## WHAT NEEDS TO BE DONE
Return the full listing exactly as it is written.
· · · · ·
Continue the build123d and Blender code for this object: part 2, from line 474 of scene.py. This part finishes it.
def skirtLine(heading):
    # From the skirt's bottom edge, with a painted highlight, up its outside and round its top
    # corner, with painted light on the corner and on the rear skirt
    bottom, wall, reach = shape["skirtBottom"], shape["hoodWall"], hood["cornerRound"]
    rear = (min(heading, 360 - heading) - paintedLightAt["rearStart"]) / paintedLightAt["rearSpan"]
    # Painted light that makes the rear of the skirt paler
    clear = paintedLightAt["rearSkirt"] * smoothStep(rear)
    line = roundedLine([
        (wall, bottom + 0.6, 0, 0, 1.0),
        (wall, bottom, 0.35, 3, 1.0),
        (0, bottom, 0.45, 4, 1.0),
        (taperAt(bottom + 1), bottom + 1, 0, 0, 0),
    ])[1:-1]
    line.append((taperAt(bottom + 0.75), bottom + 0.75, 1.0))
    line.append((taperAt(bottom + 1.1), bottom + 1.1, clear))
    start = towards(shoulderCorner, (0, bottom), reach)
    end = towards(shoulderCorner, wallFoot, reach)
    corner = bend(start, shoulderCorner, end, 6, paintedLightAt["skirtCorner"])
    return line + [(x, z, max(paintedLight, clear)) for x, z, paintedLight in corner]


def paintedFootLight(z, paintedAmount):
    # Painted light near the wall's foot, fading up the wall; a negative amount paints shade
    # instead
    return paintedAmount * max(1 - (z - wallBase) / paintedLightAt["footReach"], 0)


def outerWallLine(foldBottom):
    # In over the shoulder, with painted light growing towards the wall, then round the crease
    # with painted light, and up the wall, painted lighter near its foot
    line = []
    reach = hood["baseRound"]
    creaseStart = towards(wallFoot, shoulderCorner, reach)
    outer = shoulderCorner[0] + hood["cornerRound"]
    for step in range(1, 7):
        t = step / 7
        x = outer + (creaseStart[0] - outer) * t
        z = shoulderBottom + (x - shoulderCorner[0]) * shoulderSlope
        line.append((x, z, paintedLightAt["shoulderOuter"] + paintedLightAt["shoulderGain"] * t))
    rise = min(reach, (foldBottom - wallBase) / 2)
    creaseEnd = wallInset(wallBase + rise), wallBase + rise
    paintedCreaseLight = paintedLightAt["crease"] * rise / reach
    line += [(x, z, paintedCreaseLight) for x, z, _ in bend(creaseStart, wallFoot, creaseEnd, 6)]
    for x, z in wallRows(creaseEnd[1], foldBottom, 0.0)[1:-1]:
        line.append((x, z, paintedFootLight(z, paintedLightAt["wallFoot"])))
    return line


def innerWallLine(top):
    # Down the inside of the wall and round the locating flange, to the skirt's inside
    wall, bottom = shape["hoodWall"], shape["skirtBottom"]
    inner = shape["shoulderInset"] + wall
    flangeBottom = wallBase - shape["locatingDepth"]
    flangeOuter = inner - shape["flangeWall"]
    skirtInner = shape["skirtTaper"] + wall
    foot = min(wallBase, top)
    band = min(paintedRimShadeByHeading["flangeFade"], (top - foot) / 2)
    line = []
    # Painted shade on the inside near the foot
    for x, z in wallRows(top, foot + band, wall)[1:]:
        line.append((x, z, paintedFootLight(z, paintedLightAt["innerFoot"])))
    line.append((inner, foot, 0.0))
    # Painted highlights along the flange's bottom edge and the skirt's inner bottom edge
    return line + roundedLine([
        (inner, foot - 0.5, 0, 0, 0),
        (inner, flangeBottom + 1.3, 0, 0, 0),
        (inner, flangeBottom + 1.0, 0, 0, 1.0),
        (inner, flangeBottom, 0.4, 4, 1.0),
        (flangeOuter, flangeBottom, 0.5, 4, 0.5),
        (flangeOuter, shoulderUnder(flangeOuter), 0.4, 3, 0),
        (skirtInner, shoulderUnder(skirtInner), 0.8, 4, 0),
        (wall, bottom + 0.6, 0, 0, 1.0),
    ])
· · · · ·
## FINISHED EXERCISE
Continue the build123d and Blender code for this object: part 2, from line 474 of scene.py. This part finishes it.
def skirtLine(heading):
    # From the skirt's bottom edge, with a painted highlight, up its outside and round its top
    # corner, with painted light on the corner and on the rear skirt
    bottom, wall, reach = shape["skirtBottom"], shape["hoodWall"], hood["cornerRound"]
    rear = (min(heading, 360 - heading) - paintedLightAt["rearStart"]) / paintedLightAt["rearSpan"]
    # Painted light that makes the rear of the skirt paler
    clear = paintedLightAt["rearSkirt"] * smoothStep(rear)
    line = roundedLine([
        (wall, bottom + 0.6, 0, 0, 1.0),
        (wall, bottom, 0.35, 3, 1.0),
        (0, bottom, 0.45, 4, 1.0),
        (taperAt(bottom + 1), bottom + 1, 0, 0, 0),
    ])[1:-1]
    line.append((taperAt(bottom + 0.75), bottom + 0.75, 1.0))
    line.append((taperAt(bottom + 1.1), bottom + 1.1, clear))
    start = towards(shoulderCorner, (0, bottom), reach)
    end = towards(shoulderCorner, wallFoot, reach)
    corner = bend(start, shoulderCorner, end, 6, paintedLightAt["skirtCorner"])
    return line + [(x, z, max(paintedLight, clear)) for x, z, paintedLight in corner]


def paintedFootLight(z, paintedAmount):
    # Painted light near the wall's foot, fading up the wall; a negative amount paints shade
    # instead
    return paintedAmount * max(1 - (z - wallBase) / paintedLightAt["footReach"], 0)


def outerWallLine(foldBottom):
    # In over the shoulder, with painted light growing towards the wall, then round the crease
    # with painted light, and up the wall, painted lighter near its foot
    line = []
    reach = hood["baseRound"]
    creaseStart = towards(wallFoot, shoulderCorner, reach)
    outer = shoulderCorner[0] + hood["cornerRound"]
    for step in range(1, 7):
        t = step / 7
        x = outer + (creaseStart[0] - outer) * t
        z = shoulderBottom + (x - shoulderCorner[0]) * shoulderSlope
        line.append((x, z, paintedLightAt["shoulderOuter"] + paintedLightAt["shoulderGain"] * t))
    rise = min(reach, (foldBottom - wallBase) / 2)
    creaseEnd = wallInset(wallBase + rise), wallBase + rise
    paintedCreaseLight = paintedLightAt["crease"] * rise / reach
    line += [(x, z, paintedCreaseLight) for x, z, _ in bend(creaseStart, wallFoot, creaseEnd, 6)]
    for x, z in wallRows(creaseEnd[1], foldBottom, 0.0)[1:-1]:
        line.append((x, z, paintedFootLight(z, paintedLightAt["wallFoot"])))
    return line


def innerWallLine(top):
    # Down the inside of the wall and round the locating flange, to the skirt's inside
    wall, bottom = shape["hoodWall"], shape["skirtBottom"]
    inner = shape["shoulderInset"] + wall
    flangeBottom = wallBase - shape["locatingDepth"]
    flangeOuter = inner - shape["flangeWall"]
    skirtInner = shape["skirtTaper"] + wall
    foot = min(wallBase, top)
    band = min(paintedRimShadeByHeading["flangeFade"], (top - foot) / 2)
    line = []
    # Painted shade on the inside near the foot
    for x, z in wallRows(top, foot + band, wall)[1:]:
        line.append((x, z, paintedFootLight(z, paintedLightAt["innerFoot"])))
    line.append((inner, foot, 0.0))
    # Painted highlights along the flange's bottom edge and the skirt's inner bottom edge
    return line + roundedLine([
        (inner, foot - 0.5, 0, 0, 0),
        (inner, flangeBottom + 1.3, 0, 0, 0),
        (inner, flangeBottom + 1.0, 0, 0, 1.0),
        (inner, flangeBottom, 0.4, 4, 1.0),
        (flangeOuter, flangeBottom, 0.5, 4, 0.5),
        (flangeOuter, shoulderUnder(flangeOuter), 0.4, 3, 0),
        (skirtInner, shoulderUnder(skirtInner), 0.8, 4, 0),
        (wall, bottom + 0.6, 0, 0, 1.0),
    ])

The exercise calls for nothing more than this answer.